### WHAT YOU NEED TO DO:
Every entry must be copied word for word.
::: EXTRACTED INFORMATION :::
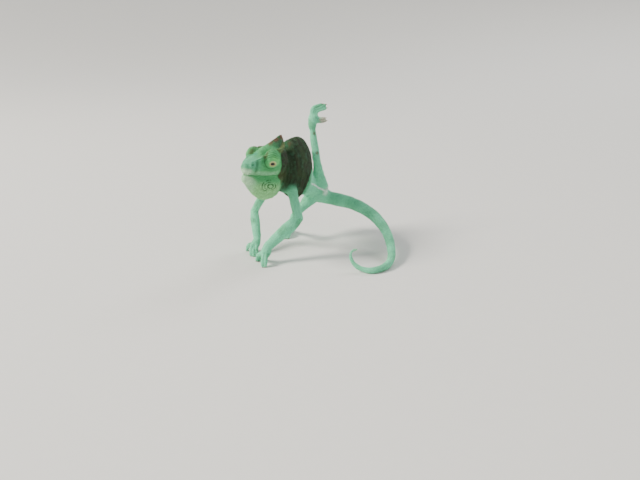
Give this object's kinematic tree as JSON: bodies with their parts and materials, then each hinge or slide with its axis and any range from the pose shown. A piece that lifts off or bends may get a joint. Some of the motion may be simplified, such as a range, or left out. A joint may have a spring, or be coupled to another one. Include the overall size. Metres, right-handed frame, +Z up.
{
  "type": "veiled chameleon",
  "caption": "Young veiled chameleon with a low casque, standing with the head up, a hind leg raised high and the tail curled out to one side.",
  "frame": {"origin": "on the floor under the middle of the model's bounding box", "axes": "-Y the way the trunk and the nose point, +X the animal's left side, to which the tail curls, +Z up from the floor"},
  "size_m": [0.0676, 0.0672, 0.0612],
  "materials": {
    "eye": "wet gloss, gold iris round a black pupil",
    "head_skin": "matte granular scales, bright green",
    "throat_skin": "matte granular scales, pale yellow green",
    "body_skin": "matte granular scales, dark olive green",
    "limb_skin": "satin granular scales, pale mint green"
  },
  "bodies": {
    "root": {"casque": "head_skin", "head": "head_skin", "left_eye_turret": "head_skin", "left_eyeball": "eye", "left_front_foot": "limb_skin", "left_front_forearm": "limb_skin", "left_front_inner_toes": "limb_skin", "left_front_outer_toes": "limb_skin", "left_front_upper_arm": "limb_skin", "left_hind_foot": "limb_skin", "left_hind_inner_toes": "limb_skin", "left_hind_outer_toes": "limb_skin", "left_hind_shin": "limb_skin", "left_hind_thigh": "limb_skin", "lower_jaw": "throat_skin", "neck": "head_skin", "right_eye_turret": "head_skin", "right_eyeball": "eye", "right_front_foot": "limb_skin", "right_front_forearm": "limb_skin", "right_front_inner_toes": "limb_skin", "right_front_outer_toes": "limb_skin", "right_front_upper_arm": "limb_skin", "right_hind_foot": "limb_skin", "right_hind_inner_toes": "limb_skin", "right_hind_outer_toes": "limb_skin", "right_hind_shin": "limb_skin", "right_hind_thigh": "limb_skin", "tail_1": "limb_skin", "tail_2": "limb_skin", "tail_3": "limb_skin", "tail_4": "limb_skin", "tail_5": "limb_skin", "tail_6": "limb_skin", "tail_7": "limb_skin", "trunk_front": "body_skin", "trunk_rear": "body_skin"}
  },
  "joints": []
}
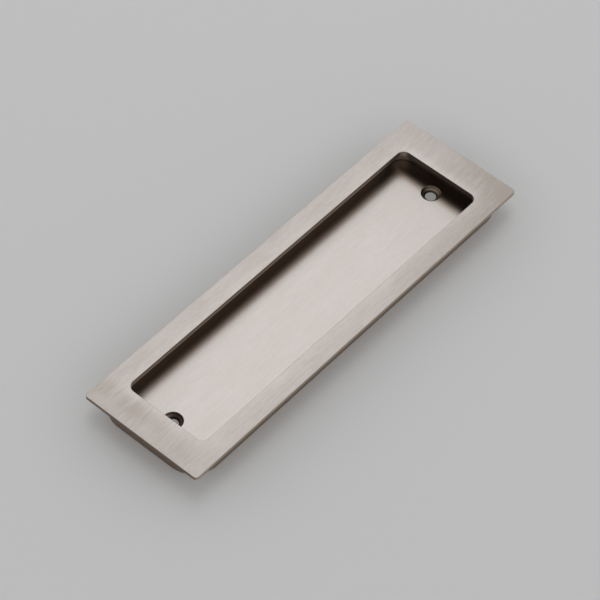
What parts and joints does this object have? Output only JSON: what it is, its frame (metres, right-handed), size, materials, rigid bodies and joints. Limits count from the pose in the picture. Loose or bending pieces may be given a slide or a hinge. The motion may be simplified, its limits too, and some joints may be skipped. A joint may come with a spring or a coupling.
{
  "type": "pocket door pull",
  "caption": "Rectangular flush pull in brushed metal: thin flange, deep finger recess undercut below its lip, countersunk screw holes in the recess floor.",
  "frame": {"origin": "centre of the back face, the deepest face in the door", "axes": "+Z out of the door through the front face, +X along the length, +Y across the width"},
  "size_m": [0.2036, 0.06, 0.011],
  "materials": {
    "satin_nickel": "satin nickel, brushed along the length"
  },
  "bodies": {
    "root": {"flush_pull": "satin_nickel"}
  },
  "joints": []
}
:::
### PROBLEM SOLUTION:
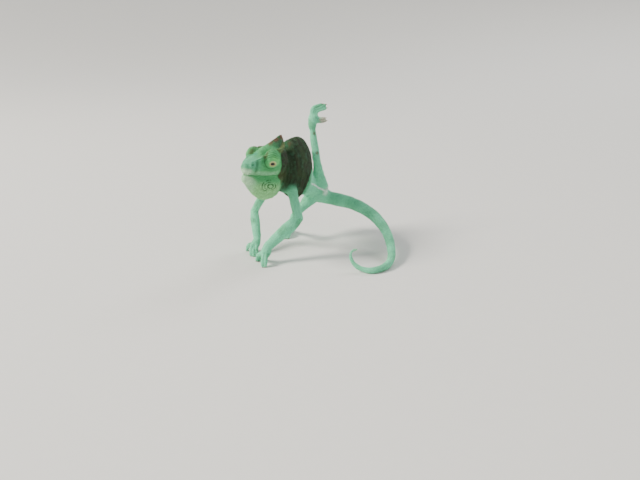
Give this object's kinematic tree as JSON: bodies with their parts and materials, then each hinge or slide with its axis and any range from the pose shown. A piece that lifts off or bends may get a joint. Some of the motion may be simplified, such as a range, or left out. A joint may have a spring, or be coupled to another one. Include the overall size. Metres, right-handed frame, +Z up.
{
  "type": "veiled chameleon",
  "caption": "Young veiled chameleon with a low casque, standing with the head up, a hind leg raised high and the tail curled out to one side.",
  "frame": {"origin": "on the floor under the middle of the model's bounding box", "axes": "-Y the way the trunk and the nose point, +X the animal's left side, to which the tail curls, +Z up from the floor"},
  "size_m": [0.0676, 0.0672, 0.0612],
  "materials": {
    "eye": "wet gloss, gold iris round a black pupil",
    "head_skin": "matte granular scales, bright green",
    "throat_skin": "matte granular scales, pale yellow green",
    "body_skin": "matte granular scales, dark olive green",
    "limb_skin": "satin granular scales, pale mint green"
  },
  "bodies": {
    "root": {"casque": "head_skin", "head": "head_skin", "left_eye_turret": "head_skin", "left_eyeball": "eye", "left_front_foot": "limb_skin", "left_front_forearm": "limb_skin", "left_front_inner_toes": "limb_skin", "left_front_outer_toes": "limb_skin", "left_front_upper_arm": "limb_skin", "left_hind_foot": "limb_skin", "left_hind_inner_toes": "limb_skin", "left_hind_outer_toes": "limb_skin", "left_hind_shin": "limb_skin", "left_hind_thigh": "limb_skin", "lower_jaw": "throat_skin", "neck": "head_skin", "right_eye_turret": "head_skin", "right_eyeball": "eye", "right_front_foot": "limb_skin", "right_front_forearm": "limb_skin", "right_front_inner_toes": "limb_skin", "right_front_outer_toes": "limb_skin", "right_front_upper_arm": "limb_skin", "right_hind_foot": "limb_skin", "right_hind_inner_toes": "limb_skin", "right_hind_outer_toes": "limb_skin", "right_hind_shin": "limb_skin", "right_hind_thigh": "limb_skin", "tail_1": "limb_skin", "tail_2": "limb_skin", "tail_3": "limb_skin", "tail_4": "limb_skin", "tail_5": "limb_skin", "tail_6": "limb_skin", "tail_7": "limb_skin", "trunk_front": "body_skin", "trunk_rear": "body_skin"}
  },
  "joints": []
}
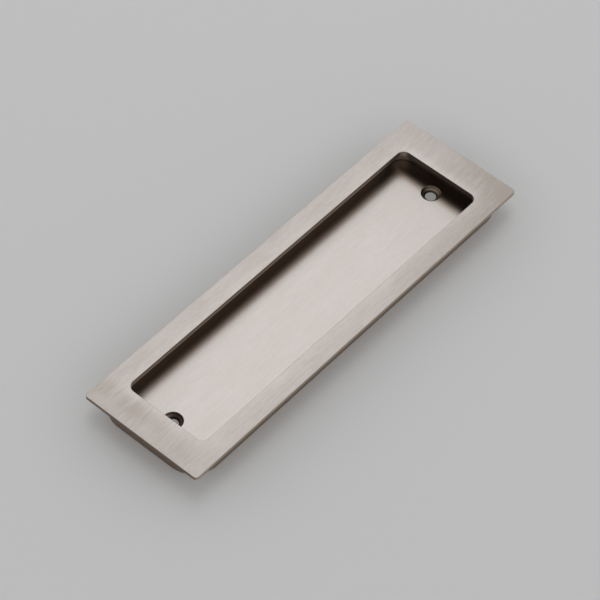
What parts and joints does this object have? Output only JSON: what it is, its frame (metres, right-handed), size, materials, rigid bodies and joints. Limits count from the pose in the picture. Loose or bending pieces may be given a slide or a hinge. The motion may be simplified, its limits too, and some joints may be skipped. A joint may come with a spring or a coupling.
{
  "type": "pocket door pull",
  "caption": "Rectangular flush pull in brushed metal: thin flange, deep finger recess undercut below its lip, countersunk screw holes in the recess floor.",
  "frame": {"origin": "centre of the back face, the deepest face in the door", "axes": "+Z out of the door through the front face, +X along the length, +Y across the width"},
  "size_m": [0.2036, 0.06, 0.011],
  "materials": {
    "satin_nickel": "satin nickel, brushed along the length"
  },
  "bodies": {
    "root": {"flush_pull": "satin_nickel"}
  },
  "joints": []
}